Relations between the Middle East and Eastern Europe subsequently cooled, but Sadek says the revolutions sweeping through Arab nations at the moment can bring the regions closer together again.
"There are a lot of similarities which we should investigate," he told Deutsche Welle. "We should be asking how to end one-party monopolies, how to establish democratic parties, how to build democratic institutions, how to empower women, and how to dismantle the security system."
Same, same but different
After 1989, Stasi files were made available for viewing
Dimitar Bechev, a senior policy fellow and head of the European Council on Foreign Relations in Sofia noted that there is scope for Arab countries to explore the different ways in which Eastern-bloc countries dealt with their security services.
"If you look at Eastern Europe, there are many examples and models. In Bulgaria and Romania the problems were swept under the carpet, whereas Stasi files were made available," he said. It is essential to have some institutions in place to deal with those dark chapters of a country's history, he added.
One of the most striking differences between the two regions is that Eastern European countries pursued simultaneous transition towards democracy and the market economy, while some Arab states, such as Egypt, took their first strides towards privatization many years ago.
Investment would be good
Unemployment has been a main issue for protesters in the Middle East
But there is still a long way to go to further the process across the region, to ensure rising living standards, to better manage and distribute wealth, and to end corruption, Bechev says. Failure to achieve these basic tenets of a democratic society could lead to serious problems further down the line, he added.
"We could then have a scenario where there is a backlash because revolutionaries and the middle classes see that democracy has not delivered."
According to Sadek, investment in the region could help to prevent such an eventuality. He stresses that while nobody is looking for a handout, the right support in the right places would go a long way to help stabilize countries in a state of flux.
Learning from mistakes
According to Radoslaw Markowski, director of the Center for the Study of Democracy at the Warsaw School of Social Sciences and Humanities, a key is to set out clearly the rules of the economic game.
Empowering women is a must for a democratic Middle East
"This is important in the long-run, especially when facing a problem of dealing with inequalities and how to embark on more egalitarian policies," he said.

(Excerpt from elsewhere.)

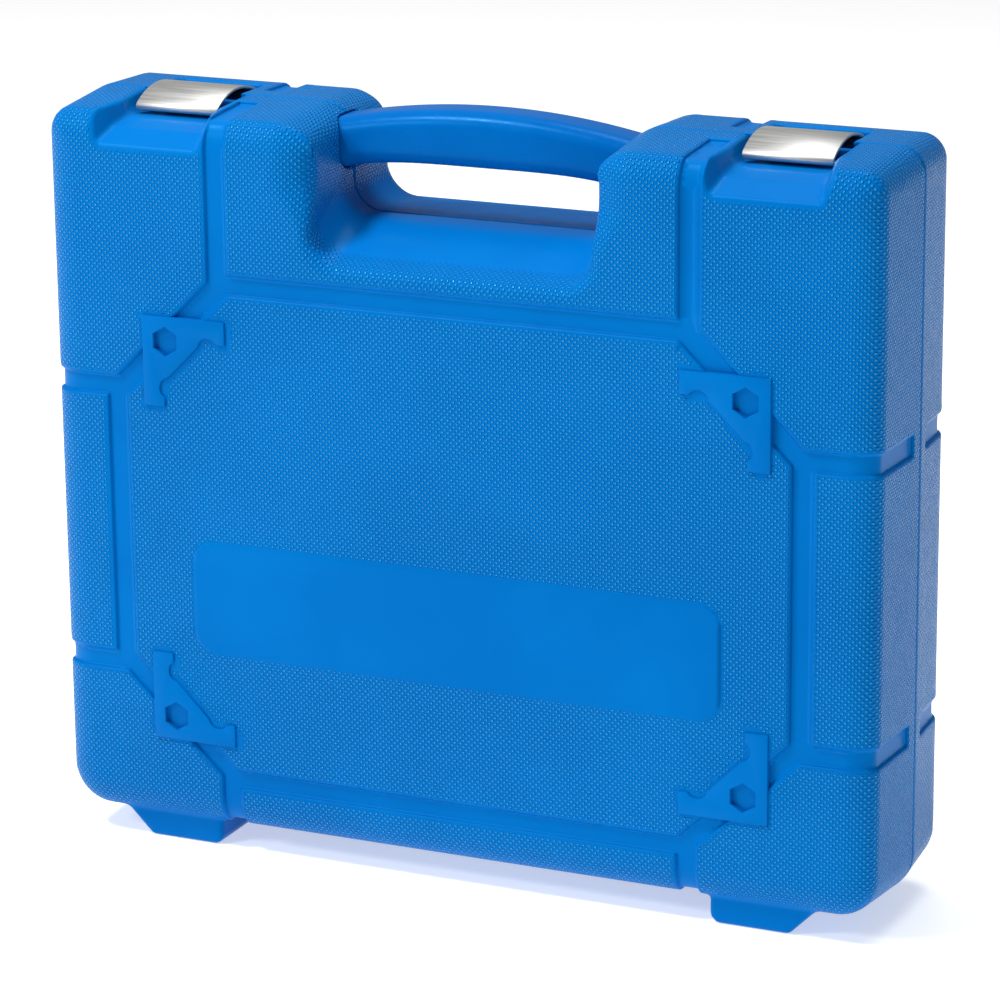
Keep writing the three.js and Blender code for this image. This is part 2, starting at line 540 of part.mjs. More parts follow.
pocket(TBAR.headX - TBAR.room, TBAR.headX + TBAR.travel + TBAR.room, TBAR.z - TBAR.room, TBAR.z + TBAR.room,
  tbarY + 22);

// Hexagon bits in a row.
const BIT = { count: 5, x: -174, step: 15, r: 3.67, bottom: 292, top: 320, hexagon: 16, tipR: 2.2 };
for (let i = 0; i < BIT.count; i++) {
  const x = BIT.x + i * BIT.step;
  const y = axisDepth(BIT.r);
  const neck = BIT.bottom + BIT.hexagon;
  const bit = prism("z", arc(x, y, BIT.r, 0, 300, 5), BIT.bottom, neck)
    .add(rod("z", BIT.tipR, neck - 1, BIT.top, [x, y], 8));
  part("bit_" + (i + 1), bit, DARK_STEEL);
  pocket(x - BIT.r, x + BIT.r, BIT.bottom, BIT.top, y + BIT.r);
}

// ---- Tool tray in the base and the inner panel of the lid
const pocketBox = ([x0, x1, z0, z1, depth], grow, y0) => {
  return box(x0 - grow, x1 + grow, y0, depth + grow, z0 - grow, z1 + grow);
};
part("tool_tray", trayPrism(BASE, 0, TRAY.deck, TRAY.deck + 2)
  .add(union(pockets.map((p) => pocketBox(p, TRAY.sheet, TRAY.deck + 0.5))))
  .subtract(union(pockets.map((p) => pocketBox(p, 0, -1)))), BLACK);
part("lid_liner", trayPrism(LID, 0, LID.rim - 4, LID.rim - 2)
  .subtract(trayPrism(LID, -14, 0, LID.rim - 3.3)), BLACK);

// ---- Assembly: the origin is the middle of the footprint, on the plane that the feet stand on.
const assembly = new THREE.Group();
const drawn = new THREE.Group();
drawn.position.y = (LID.depth + GUSSET_PROUD - BASE.depth) / 2;
drawn.add(...meshes);
assembly.add(drawn);

export default assembly;
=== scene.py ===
# Looks of the socket wrench set in its carrying case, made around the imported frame.
# Shapes are worked out in millimetres and written to meshes in metres.
import json
import math
from math import pi, radians
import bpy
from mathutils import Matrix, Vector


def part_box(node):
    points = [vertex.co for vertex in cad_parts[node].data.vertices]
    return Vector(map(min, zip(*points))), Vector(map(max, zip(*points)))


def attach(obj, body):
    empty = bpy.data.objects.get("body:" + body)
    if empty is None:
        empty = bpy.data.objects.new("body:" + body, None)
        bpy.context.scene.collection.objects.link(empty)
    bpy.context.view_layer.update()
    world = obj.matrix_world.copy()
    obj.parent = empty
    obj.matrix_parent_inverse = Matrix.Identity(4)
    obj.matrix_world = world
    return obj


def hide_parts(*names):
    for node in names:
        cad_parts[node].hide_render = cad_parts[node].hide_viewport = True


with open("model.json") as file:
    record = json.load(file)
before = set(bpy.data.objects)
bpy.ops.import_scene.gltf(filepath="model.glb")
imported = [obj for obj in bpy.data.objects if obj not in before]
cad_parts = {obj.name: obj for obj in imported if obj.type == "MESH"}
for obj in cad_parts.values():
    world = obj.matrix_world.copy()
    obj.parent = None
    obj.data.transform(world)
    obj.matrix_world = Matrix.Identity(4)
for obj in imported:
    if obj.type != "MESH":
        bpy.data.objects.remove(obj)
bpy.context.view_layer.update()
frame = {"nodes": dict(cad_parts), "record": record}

from types import SimpleNamespace as Sizes

import bmesh
import bpy
import numpy as np
from numpy import hypot, maximum, minimum
import openvdb
from mathutils import Matrix, Vector
from mathutils.geometry import tessellate_polygon

MM = 0.001
add_to_scene = bpy.context.scene.collection.objects.link


def box_of(name):
    """A CAD node's box, in millimetres."""
    low, high = [np.array(corner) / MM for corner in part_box(name)]
    return Sizes(low=low, high=high, middle=(low + high) / 2, size=high - low)


# ---- Driving dimensions, in millimetres
PARTING_Y = box_of("hinge_pin_left").middle[1]
HALF_WIDTH = box_of("lid_shell").high[0]
TOP = 345.2
BOTTOM = 10.0
BOTTOM_RISE = 0.06
DRAFT = math.tan(radians(3))
TOP_CORNER = 12.0
BOTTOM_CORNER = 19.0
EDGE_ACROSS = 15.0
GROOVE = 1.8
WALL = 4.3
GAP = 0.3
GUSSET_PROUD = 1.0
PLATE_PROUD = 0.6
LID = Sizes(
    node="lid_shell", body="lid", side=-1, depth=PARTING_Y - box_of("lid_shell").low[1] - GUSSET_PROUD,
    top_fall=0.07, floor_dip=16.0, edge=9.0, rim=6.0, handle_reach=13.0)
BASE = Sizes(
    node="base_shell", body="base", side=1, depth=box_of("base_shell").high[1] - PARTING_Y,
    top_fall=0.01, floor_dip=0.0, edge=13.0, rim=24.0, handle_reach=14.0)
OPENING = Sizes(half_width=67.0, floor=297.0, corner=14.0, flare=18.0, shoulder=15.0)
TRAY = Sizes(half_width=186.0, bottom=20.0, top=329.0, notch_half=98.0, notch=283.0)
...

Also advisable, he says, is clearly identifying where the regime stops and where market economy and democracy start - something his own country didn't do.
"Poland had ten smooth years of transition, and people asked where the threshold had been," Markowski said. "I would devise a symbolic event, invent a name, invent something like a round table."
On the whole he believes it is up to Arab countries going through a transition period to pick and choose: to freely take what they deem helpful from the European experience. But, he says, given the close relationship between religion and politics in the Middle East, countries in the region would be looking at a different kind of democracy.
The European cushion
The EU has a role to play in the Middle East
Much has been made over the years about the role of the EU in guiding its newer members to be good Western democracies. And equally, much is being made now of the lack of any equivalent body to help Arab states on their way. But Bechev plays down that relationship, saying the European Union sometimes takes a bit too much credit.
"I'm afraid that the role of the EU has been misinterpreted," he said. "It locked in reform that was already coming from the inside. It wasn't that someone in Brussels made all the decisions."
Markowski agrees that European Union conditionality was blown out of proportion. He argues that, had Poland stayed outside the bloc, it still would have had to make 80 percent of the reforms that it made anyway.
But even if the EU didn't play as important a role as legend might have it, Said Sadek says a similar body could play a critical role in North Africa and the Middle East.
"We learned how to operate a state security system, now we need to learn how to have a democratic state compliant with human rights," Sadek concluded.